THE TASK: Each line should be copied exactly.

DATASET EXTRACT:
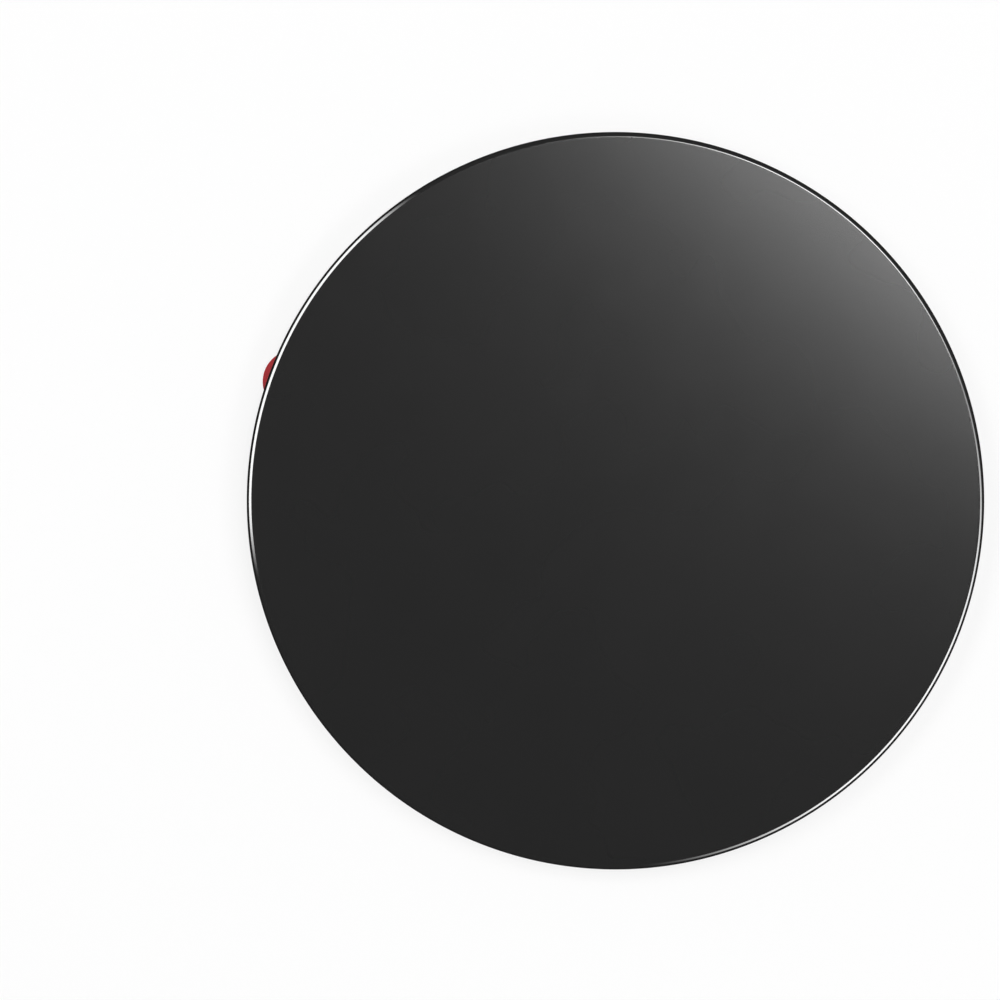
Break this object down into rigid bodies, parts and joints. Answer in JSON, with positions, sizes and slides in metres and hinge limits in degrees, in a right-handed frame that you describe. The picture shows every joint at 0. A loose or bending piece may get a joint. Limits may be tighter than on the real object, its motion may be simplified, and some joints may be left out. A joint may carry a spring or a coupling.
{
  "type": "dashboard mounting disc",
  "caption": "Thin round glossy black plastic disc on a foam adhesive pad with a red release liner and pull tab, stuck to a dashboard as a smooth base for a suction cup.",
  "frame": {"origin": "under the disc's centre, on the lower face of the release liner, which is what the part lies on", "axes": "+Z out of the glossy face; +X right and +Y up in the picture, with the pull tab 159.6 degrees counter-clockwise from +X"},
  "size_m": [0.08, 0.08, 0.0033],
  "materials": {
    "disc": "moulded black plastic, smooth and glossy, with a polished bevel round each face and a duller side wall",
    "pad": "black closed-cell foam adhesive, matte at its cut edge",
    "liner": "red plastic film, satin"
  },
  "bodies": {
    "root": {"mounting_disc": "disc", "adhesive_pad": "pad", "release_liner": "liner"}
  },
  "joints": []
}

THE ANSWER:
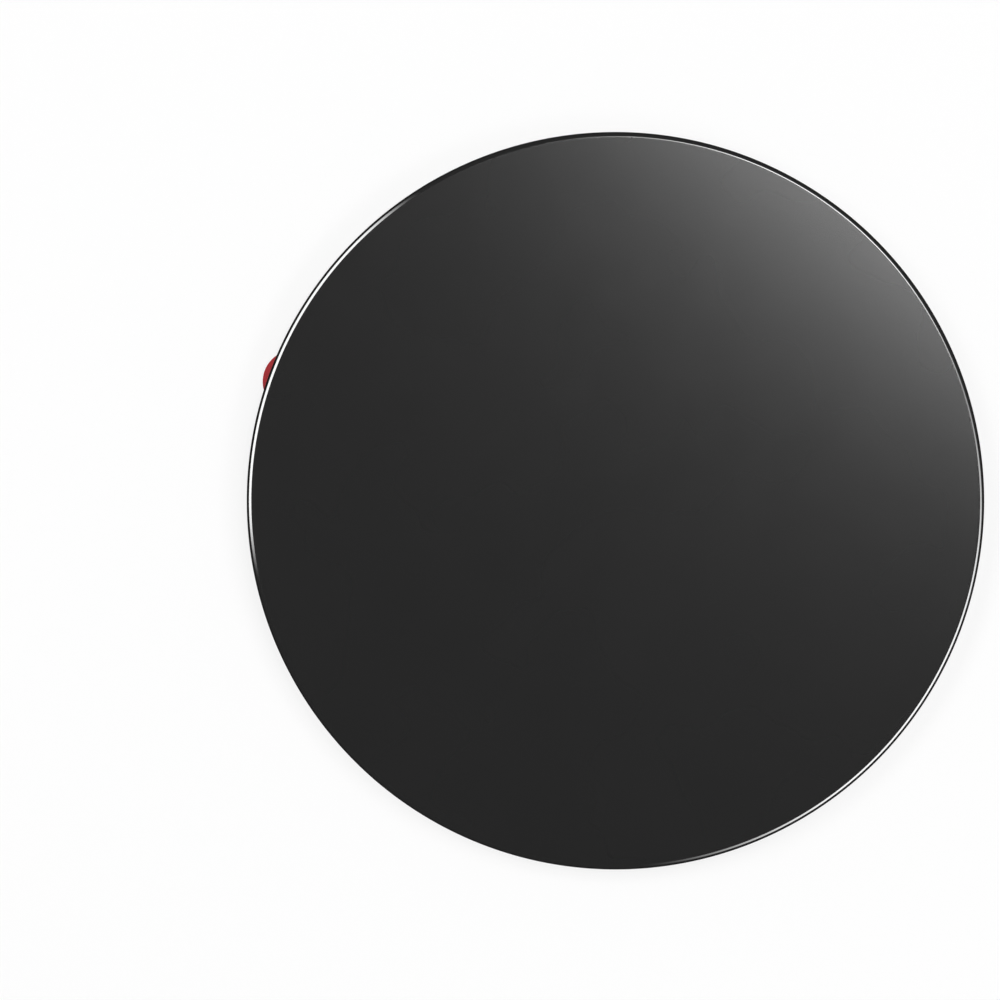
Break this object down into rigid bodies, parts and joints. Answer in JSON, with positions, sizes and slides in metres and hinge limits in degrees, in a right-handed frame that you describe. The picture shows every joint at 0. A loose or bending piece may get a joint. Limits may be tighter than on the real object, its motion may be simplified, and some joints may be left out. A joint may carry a spring or a coupling.
{
  "type": "dashboard mounting disc",
  "caption": "Thin round glossy black plastic disc on a foam adhesive pad with a red release liner and pull tab, stuck to a dashboard as a smooth base for a suction cup.",
  "frame": {"origin": "under the disc's centre, on the lower face of the release liner, which is what the part lies on", "axes": "+Z out of the glossy face; +X right and +Y up in the picture, with the pull tab 159.6 degrees counter-clockwise from +X"},
  "size_m": [0.08, 0.08, 0.0033],
  "materials": {
    "disc": "moulded black plastic, smooth and glossy, with a polished bevel round each face and a duller side wall",
    "pad": "black closed-cell foam adhesive, matte at its cut edge",
    "liner": "red plastic film, satin"
  },
  "bodies": {
    "root": {"mounting_disc": "disc", "adhesive_pad": "pad", "release_liner": "liner"}
  },
  "joints": []
}